Inflammation is associated with various diseases, including obesity and metabolic syndromes [48, 49]. Despite the implementation of numerous measures to combat obesity, its prevalence in children and adolescents remains high which represents a major challenge for society. Therefore, it is essential to understand the relationship between DII and obesity in children and adolescents to develop dietary interventions for effectively tackling this issue. Based on our results, it appears that lowering DII in the diet may be an effective means of mitigating obesity risk, particularly in adolescents. Inflammation is a significant factor in the development of various health issues associated with obesity, such as metabolic syndrome, cardiovascular disease, and cancer (5051). Managing dietary inflammation is critical for preventing health problems in obese children and adolescents.

The current study had several significant strengths. First, it utilized a nationally representative sample of children and adolescents in the United States, which enabled a broader reach to the general population. This sample size also allowed comprehensive anthropometric measurements and demographic data to be collected, thereby increasing the validity of the results. Moreover, collecting NHANES data on all days of each year reduced the likelihood of errors resulting from day-specific information bias, further increasing the robustness of the data and the outcome validity [52]. Additionally, employing a thorough dietary recall to determine the DII score ensured the accuracy and comprehensiveness of the dietary inflammatory potential assessment. Ultimately, this study presents valuable insights into the relationship between DII and obesity in children and adolescents, offering support for initiatives and policies that aim to mitigate childhood obesity.
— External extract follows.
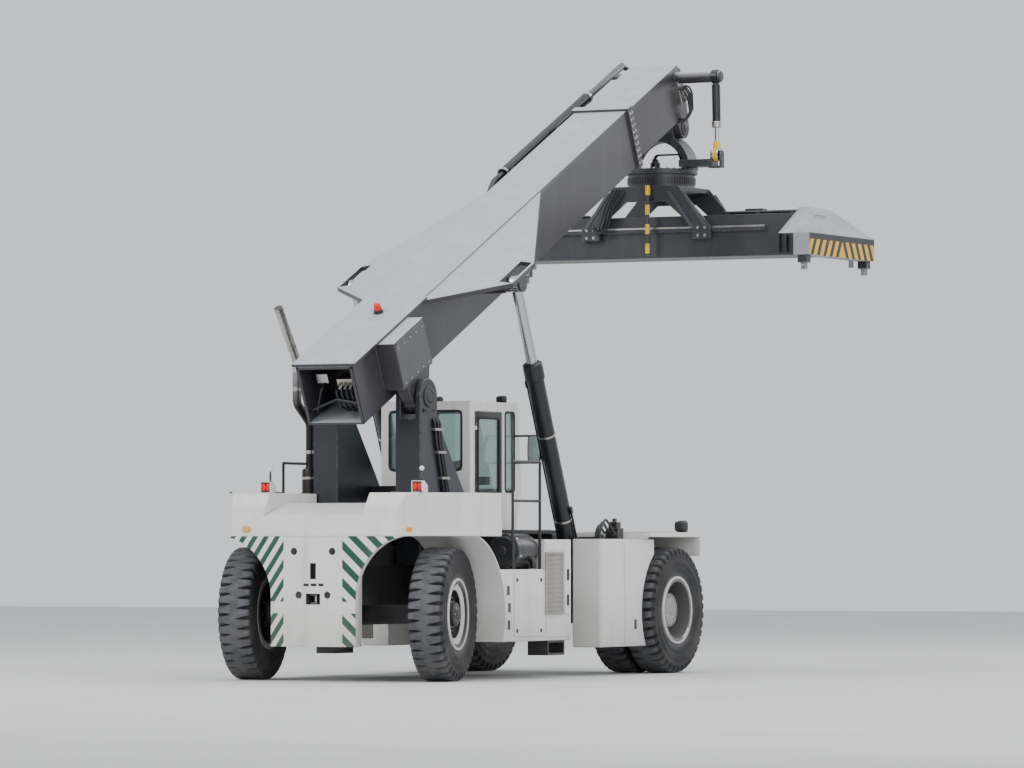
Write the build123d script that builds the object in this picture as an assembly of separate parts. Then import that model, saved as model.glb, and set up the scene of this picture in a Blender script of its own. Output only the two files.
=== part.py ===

The limitation of the study was the application of imputation methods to infer missing food parameters. A sensitivity analysis conducted on the imputed values yielded findings similar to those of the main analysis. Additionally, there was a lack of relevant data on Tanner stage and metabolic profile among our study participants. Despite these limitations, this study provides important insights into the relationship between DII scores and obesity in children and adolescents. However, further research is needed to confirm our findings. Additionally, future studies should consider including a more comprehensive dietary assessment tool to accurately capture the habitual diets of individuals. Furthermore, it should accumulate all relevant food parameters required to calculate the DII score. However, the DII calculated using the same number of food parameters as our study was evaluated in the NHANES, with C-reactive protein as the outcome [53]. Furthermore, because our study was cross-sectional, causality could not be directly inferred. Hence, future studies with larger sample sizes and multiple dietary assessments are required to provide further insights into the underlying mechanisms and validate our findings.

Conclusions

Our findings indicate a possible link between DII scores and overweight/obesity, obesity, and central obesity in adolescents. These results support the hypothesis that inflammation triggered by dietary habits may play a role in the development of obesity in adolescents. Nonetheless, additional investigations are necessary to verify and expand our findings, as well as to probe the underlying biological mechanisms. Overall, these findings emphasize the critical role of a nutritious diet in the prevention and control of obesity in adolescents.